Object modeling scripts:
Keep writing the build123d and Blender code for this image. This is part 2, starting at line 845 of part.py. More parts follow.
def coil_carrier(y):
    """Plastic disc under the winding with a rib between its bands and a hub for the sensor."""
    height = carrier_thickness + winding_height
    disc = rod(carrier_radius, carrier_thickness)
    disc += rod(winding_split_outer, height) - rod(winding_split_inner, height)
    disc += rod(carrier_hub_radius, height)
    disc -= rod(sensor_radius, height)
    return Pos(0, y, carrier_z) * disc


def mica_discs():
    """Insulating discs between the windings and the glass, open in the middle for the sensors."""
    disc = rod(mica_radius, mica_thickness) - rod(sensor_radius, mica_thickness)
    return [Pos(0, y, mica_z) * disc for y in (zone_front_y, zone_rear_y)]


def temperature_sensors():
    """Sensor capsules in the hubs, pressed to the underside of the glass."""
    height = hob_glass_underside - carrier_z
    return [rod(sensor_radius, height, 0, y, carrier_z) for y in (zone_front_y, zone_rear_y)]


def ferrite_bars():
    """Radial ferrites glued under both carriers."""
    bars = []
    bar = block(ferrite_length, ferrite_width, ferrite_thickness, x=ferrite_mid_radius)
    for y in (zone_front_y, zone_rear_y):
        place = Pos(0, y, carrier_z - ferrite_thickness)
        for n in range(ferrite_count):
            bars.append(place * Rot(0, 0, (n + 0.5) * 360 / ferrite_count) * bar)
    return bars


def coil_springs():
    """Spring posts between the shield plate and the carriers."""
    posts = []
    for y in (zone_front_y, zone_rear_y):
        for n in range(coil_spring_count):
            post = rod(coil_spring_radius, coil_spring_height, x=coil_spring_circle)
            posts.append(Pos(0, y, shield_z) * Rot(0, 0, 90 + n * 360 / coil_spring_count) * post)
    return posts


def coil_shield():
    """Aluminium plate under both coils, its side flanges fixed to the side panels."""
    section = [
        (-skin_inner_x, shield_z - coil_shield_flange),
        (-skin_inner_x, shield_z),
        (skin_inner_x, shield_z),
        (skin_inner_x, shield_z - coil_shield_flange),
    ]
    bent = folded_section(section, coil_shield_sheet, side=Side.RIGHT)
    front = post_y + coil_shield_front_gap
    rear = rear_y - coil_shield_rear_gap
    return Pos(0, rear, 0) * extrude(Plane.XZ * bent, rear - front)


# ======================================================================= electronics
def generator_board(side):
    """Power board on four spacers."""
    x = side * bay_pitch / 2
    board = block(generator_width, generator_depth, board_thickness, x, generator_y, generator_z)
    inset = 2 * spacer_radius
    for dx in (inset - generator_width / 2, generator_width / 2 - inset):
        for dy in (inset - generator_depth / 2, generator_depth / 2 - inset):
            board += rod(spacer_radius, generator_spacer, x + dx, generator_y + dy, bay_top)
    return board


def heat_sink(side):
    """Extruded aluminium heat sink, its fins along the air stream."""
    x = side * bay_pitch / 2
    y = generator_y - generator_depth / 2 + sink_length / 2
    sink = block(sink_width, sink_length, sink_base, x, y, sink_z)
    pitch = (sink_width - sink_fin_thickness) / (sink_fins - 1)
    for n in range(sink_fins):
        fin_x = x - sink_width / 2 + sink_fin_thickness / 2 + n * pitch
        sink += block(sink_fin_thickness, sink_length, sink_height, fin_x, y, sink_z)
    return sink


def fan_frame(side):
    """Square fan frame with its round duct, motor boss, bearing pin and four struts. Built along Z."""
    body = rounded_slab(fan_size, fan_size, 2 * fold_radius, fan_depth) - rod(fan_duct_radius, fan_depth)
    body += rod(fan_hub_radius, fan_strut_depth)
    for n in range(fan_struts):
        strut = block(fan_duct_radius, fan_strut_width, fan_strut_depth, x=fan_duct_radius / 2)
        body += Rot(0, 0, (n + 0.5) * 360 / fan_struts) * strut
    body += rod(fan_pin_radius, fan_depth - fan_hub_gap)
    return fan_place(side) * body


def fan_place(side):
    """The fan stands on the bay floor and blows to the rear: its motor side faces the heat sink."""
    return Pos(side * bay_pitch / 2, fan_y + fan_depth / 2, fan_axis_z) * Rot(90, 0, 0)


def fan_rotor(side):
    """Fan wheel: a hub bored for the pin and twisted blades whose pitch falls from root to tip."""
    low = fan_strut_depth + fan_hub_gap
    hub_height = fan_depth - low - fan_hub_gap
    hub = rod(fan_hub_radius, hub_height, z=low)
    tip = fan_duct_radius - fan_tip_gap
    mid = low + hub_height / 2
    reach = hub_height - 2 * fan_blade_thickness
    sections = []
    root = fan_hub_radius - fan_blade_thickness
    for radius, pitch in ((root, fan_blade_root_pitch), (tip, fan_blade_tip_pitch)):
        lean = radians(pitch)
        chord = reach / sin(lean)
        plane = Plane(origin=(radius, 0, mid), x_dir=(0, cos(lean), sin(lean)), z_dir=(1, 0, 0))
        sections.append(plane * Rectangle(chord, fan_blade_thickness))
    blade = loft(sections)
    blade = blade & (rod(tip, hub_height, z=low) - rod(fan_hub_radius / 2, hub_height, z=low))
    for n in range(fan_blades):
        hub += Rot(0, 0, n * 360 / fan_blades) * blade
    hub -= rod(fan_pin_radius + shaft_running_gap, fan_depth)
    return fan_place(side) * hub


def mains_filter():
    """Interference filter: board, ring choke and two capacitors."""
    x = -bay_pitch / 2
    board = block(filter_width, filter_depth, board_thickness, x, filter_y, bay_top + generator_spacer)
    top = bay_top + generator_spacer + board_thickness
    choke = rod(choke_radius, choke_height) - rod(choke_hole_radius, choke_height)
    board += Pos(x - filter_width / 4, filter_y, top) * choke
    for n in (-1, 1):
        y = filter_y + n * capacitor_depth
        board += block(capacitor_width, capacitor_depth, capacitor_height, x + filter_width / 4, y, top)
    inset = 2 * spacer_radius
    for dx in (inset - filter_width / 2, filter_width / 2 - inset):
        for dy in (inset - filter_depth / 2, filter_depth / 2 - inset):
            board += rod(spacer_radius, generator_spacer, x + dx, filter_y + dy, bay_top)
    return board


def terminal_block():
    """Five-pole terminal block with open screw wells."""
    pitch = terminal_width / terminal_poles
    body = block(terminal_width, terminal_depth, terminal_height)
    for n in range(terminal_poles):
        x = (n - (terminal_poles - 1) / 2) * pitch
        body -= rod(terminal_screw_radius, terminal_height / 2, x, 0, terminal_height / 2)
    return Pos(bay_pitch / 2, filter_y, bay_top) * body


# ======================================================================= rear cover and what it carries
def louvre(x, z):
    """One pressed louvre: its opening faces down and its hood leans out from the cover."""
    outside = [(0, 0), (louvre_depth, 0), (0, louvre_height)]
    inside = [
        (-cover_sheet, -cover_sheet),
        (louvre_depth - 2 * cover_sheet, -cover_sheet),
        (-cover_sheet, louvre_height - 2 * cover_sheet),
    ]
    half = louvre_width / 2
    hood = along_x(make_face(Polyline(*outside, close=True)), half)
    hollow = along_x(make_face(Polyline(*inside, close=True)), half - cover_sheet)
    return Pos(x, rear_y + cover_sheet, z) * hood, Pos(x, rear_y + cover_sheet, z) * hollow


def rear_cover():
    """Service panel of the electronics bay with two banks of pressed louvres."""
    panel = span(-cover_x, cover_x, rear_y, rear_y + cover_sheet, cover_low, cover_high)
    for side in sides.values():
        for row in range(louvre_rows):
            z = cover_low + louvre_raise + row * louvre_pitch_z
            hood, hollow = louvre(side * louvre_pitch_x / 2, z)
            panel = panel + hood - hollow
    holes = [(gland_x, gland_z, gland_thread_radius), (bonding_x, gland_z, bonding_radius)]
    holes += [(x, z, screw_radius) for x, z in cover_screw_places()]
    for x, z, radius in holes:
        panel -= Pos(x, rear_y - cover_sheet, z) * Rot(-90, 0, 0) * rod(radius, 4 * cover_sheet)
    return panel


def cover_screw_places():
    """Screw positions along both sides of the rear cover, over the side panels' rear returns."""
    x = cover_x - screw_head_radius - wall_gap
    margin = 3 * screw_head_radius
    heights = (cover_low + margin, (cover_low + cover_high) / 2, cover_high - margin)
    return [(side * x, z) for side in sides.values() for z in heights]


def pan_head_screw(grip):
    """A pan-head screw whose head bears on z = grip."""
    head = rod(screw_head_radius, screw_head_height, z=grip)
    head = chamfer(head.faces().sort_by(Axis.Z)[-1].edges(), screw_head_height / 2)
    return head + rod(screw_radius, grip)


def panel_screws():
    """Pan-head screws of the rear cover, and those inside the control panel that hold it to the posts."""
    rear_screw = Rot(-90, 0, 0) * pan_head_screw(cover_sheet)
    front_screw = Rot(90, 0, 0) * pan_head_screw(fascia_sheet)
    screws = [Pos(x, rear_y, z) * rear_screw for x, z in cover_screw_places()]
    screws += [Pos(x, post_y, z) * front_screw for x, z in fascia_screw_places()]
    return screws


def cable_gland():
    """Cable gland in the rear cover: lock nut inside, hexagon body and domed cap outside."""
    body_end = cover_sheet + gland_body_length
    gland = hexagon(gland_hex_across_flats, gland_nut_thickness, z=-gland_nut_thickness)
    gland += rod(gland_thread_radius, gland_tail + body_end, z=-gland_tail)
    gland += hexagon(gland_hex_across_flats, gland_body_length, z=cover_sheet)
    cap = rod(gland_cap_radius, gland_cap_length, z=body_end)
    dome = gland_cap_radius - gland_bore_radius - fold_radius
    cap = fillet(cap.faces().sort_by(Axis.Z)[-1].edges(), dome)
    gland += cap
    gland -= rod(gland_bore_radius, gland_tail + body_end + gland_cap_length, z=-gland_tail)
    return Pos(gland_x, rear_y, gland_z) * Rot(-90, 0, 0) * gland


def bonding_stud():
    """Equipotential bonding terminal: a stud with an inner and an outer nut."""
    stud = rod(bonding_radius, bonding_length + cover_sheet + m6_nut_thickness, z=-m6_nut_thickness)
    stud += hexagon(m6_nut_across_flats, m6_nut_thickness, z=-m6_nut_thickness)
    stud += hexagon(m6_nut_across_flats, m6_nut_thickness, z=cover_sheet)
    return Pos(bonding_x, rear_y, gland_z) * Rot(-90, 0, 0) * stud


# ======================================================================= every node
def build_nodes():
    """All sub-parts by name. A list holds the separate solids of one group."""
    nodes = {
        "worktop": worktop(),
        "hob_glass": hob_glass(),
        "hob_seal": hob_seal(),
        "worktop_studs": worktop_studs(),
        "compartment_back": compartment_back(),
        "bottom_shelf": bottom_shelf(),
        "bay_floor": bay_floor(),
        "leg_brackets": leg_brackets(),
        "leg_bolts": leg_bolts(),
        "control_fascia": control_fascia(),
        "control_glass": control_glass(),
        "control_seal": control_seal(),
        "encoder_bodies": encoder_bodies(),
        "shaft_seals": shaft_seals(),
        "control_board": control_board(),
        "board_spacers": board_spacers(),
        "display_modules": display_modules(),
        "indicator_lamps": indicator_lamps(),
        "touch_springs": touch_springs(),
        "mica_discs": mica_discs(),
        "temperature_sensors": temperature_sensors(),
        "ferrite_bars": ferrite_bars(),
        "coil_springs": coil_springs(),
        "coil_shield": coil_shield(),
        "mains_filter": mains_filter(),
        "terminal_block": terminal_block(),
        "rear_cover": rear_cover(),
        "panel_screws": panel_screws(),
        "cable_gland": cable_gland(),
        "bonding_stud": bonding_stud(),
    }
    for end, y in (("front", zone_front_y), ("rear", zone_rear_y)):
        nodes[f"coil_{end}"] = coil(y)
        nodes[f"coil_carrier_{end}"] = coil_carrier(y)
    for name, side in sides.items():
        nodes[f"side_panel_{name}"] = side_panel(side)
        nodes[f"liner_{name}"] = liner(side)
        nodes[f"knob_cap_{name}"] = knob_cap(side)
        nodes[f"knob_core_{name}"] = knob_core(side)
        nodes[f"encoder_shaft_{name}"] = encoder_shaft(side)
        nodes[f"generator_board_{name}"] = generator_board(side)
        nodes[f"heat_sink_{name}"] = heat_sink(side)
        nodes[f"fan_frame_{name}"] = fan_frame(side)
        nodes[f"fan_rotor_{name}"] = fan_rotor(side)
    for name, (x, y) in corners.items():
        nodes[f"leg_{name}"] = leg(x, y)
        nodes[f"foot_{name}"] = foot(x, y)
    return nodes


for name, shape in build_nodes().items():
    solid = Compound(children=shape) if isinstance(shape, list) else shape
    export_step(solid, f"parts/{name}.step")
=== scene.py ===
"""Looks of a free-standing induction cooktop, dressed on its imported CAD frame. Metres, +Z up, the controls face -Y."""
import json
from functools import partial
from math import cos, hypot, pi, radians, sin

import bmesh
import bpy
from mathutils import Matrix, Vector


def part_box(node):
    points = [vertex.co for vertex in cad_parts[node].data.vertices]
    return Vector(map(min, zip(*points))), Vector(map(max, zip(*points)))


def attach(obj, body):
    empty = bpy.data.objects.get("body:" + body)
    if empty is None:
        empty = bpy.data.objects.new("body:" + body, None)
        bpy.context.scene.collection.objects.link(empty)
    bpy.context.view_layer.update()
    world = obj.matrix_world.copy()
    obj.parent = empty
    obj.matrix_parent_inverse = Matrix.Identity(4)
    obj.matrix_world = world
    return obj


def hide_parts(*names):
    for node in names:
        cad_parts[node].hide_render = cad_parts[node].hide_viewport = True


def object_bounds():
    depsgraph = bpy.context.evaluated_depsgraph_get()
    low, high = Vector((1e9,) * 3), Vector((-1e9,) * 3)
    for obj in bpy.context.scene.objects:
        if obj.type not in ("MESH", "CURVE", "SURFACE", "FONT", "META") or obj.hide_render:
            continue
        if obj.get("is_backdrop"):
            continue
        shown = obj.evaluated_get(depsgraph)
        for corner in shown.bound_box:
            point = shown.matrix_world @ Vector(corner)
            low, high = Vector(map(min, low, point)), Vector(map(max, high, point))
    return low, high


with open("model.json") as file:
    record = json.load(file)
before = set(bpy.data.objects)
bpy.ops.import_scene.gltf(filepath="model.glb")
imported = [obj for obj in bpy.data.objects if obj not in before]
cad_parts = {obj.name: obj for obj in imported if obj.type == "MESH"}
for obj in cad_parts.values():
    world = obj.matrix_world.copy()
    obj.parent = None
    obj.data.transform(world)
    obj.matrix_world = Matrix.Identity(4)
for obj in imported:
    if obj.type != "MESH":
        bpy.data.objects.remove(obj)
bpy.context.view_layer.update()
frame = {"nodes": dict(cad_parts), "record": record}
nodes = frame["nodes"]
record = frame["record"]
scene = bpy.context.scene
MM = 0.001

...

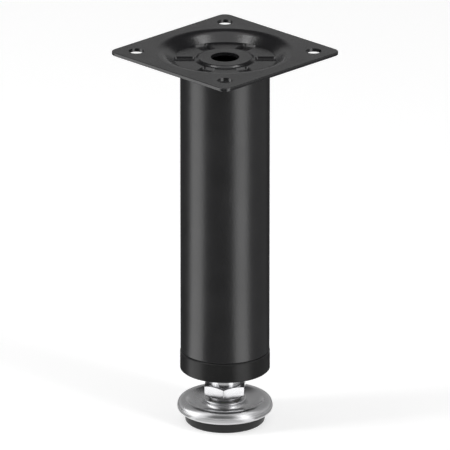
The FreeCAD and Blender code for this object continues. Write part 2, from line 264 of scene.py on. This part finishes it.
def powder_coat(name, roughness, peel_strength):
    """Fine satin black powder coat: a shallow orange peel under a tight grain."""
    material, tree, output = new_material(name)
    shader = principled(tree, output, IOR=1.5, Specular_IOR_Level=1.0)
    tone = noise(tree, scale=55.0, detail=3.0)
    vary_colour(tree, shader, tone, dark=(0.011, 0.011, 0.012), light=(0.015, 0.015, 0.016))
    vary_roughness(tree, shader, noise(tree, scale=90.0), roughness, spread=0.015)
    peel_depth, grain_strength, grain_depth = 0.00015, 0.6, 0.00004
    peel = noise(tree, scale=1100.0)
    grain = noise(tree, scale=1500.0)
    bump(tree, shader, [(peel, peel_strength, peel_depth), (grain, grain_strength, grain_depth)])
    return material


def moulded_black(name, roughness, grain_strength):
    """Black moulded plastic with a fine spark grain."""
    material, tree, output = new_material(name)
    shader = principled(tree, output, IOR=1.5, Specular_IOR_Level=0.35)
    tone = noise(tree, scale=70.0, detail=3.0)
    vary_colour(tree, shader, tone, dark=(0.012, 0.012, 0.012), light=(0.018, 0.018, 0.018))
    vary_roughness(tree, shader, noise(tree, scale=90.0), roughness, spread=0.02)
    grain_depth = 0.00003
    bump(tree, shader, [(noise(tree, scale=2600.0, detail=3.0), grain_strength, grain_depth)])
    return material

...

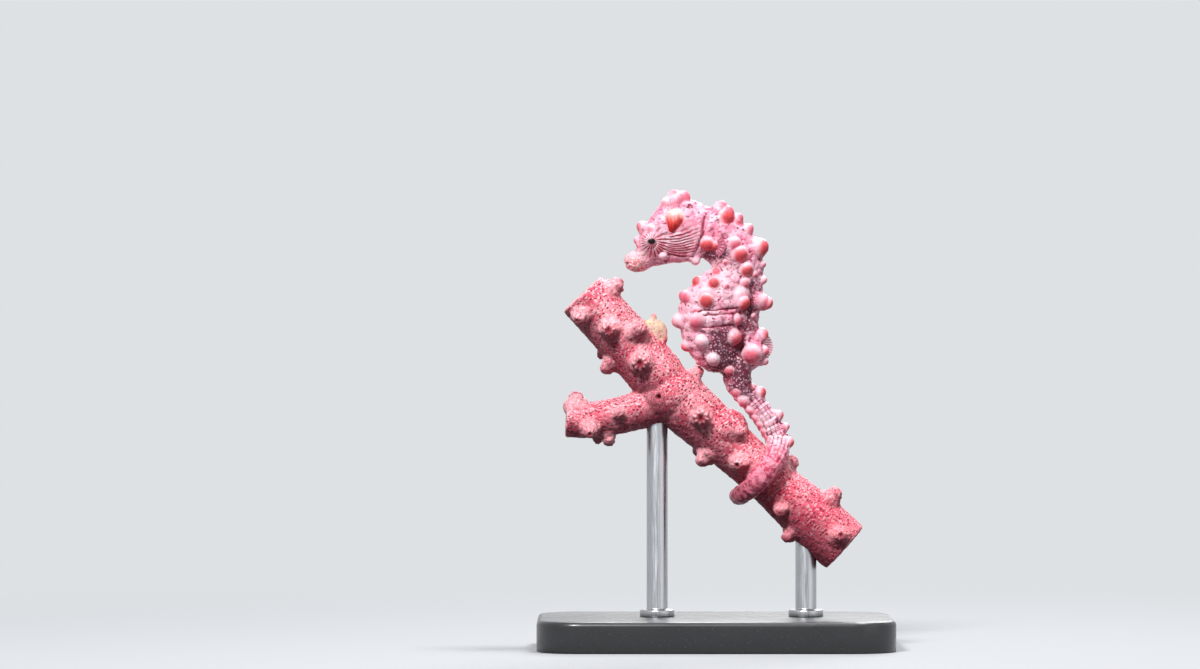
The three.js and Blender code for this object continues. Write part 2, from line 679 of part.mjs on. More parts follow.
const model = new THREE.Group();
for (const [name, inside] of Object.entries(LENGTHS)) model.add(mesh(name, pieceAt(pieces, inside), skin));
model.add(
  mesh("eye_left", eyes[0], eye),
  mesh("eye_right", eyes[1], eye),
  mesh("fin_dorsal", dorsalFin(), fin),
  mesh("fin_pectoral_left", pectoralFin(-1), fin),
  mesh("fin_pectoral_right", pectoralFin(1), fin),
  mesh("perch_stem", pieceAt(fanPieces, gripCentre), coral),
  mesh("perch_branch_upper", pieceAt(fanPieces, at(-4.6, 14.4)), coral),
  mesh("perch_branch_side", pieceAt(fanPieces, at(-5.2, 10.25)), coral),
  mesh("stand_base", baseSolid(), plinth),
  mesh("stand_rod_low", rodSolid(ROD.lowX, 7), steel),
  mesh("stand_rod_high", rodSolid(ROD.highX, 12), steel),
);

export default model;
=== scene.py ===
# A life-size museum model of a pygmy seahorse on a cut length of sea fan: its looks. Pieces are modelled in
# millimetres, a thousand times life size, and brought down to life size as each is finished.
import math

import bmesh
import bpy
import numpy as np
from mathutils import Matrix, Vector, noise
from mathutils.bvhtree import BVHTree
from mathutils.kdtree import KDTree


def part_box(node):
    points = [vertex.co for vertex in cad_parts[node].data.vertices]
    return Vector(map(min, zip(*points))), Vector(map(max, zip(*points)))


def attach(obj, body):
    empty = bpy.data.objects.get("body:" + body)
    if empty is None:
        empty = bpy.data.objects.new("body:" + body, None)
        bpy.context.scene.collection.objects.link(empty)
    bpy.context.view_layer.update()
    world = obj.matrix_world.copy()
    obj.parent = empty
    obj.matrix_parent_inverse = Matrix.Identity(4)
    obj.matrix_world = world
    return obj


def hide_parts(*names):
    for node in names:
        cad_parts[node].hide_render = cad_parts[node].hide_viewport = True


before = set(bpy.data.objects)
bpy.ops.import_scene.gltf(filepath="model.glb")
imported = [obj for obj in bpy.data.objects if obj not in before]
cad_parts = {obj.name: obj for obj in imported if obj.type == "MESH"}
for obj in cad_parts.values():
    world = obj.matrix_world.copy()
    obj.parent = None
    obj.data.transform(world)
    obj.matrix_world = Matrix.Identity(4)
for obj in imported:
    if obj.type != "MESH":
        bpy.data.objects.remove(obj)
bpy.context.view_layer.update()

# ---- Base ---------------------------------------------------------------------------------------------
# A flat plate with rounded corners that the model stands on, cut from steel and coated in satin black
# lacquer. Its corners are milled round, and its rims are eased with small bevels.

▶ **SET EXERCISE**
Exactly the lines from the one holding "Keep writing the" through the one holding "return [Pos(0, y, mica_z)" should be printed, ends included.

▶ **RESPONSE**
Keep writing the build123d and Blender code for this image. This is part 2, starting at line 845 of part.py. More parts follow.
def coil_carrier(y):
    """Plastic disc under the winding with a rib between its bands and a hub for the sensor."""
    height = carrier_thickness + winding_height
    disc = rod(carrier_radius, carrier_thickness)
    disc += rod(winding_split_outer, height) - rod(winding_split_inner, height)
    disc += rod(carrier_hub_radius, height)
    disc -= rod(sensor_radius, height)
    return Pos(0, y, carrier_z) * disc


def mica_discs():
    """Insulating discs between the windings and the glass, open in the middle for the sensors."""
    disc = rod(mica_radius, mica_thickness) - rod(sensor_radius, mica_thickness)
    return [Pos(0, y, mica_z) * disc for y in (zone_front_y, zone_rear_y)]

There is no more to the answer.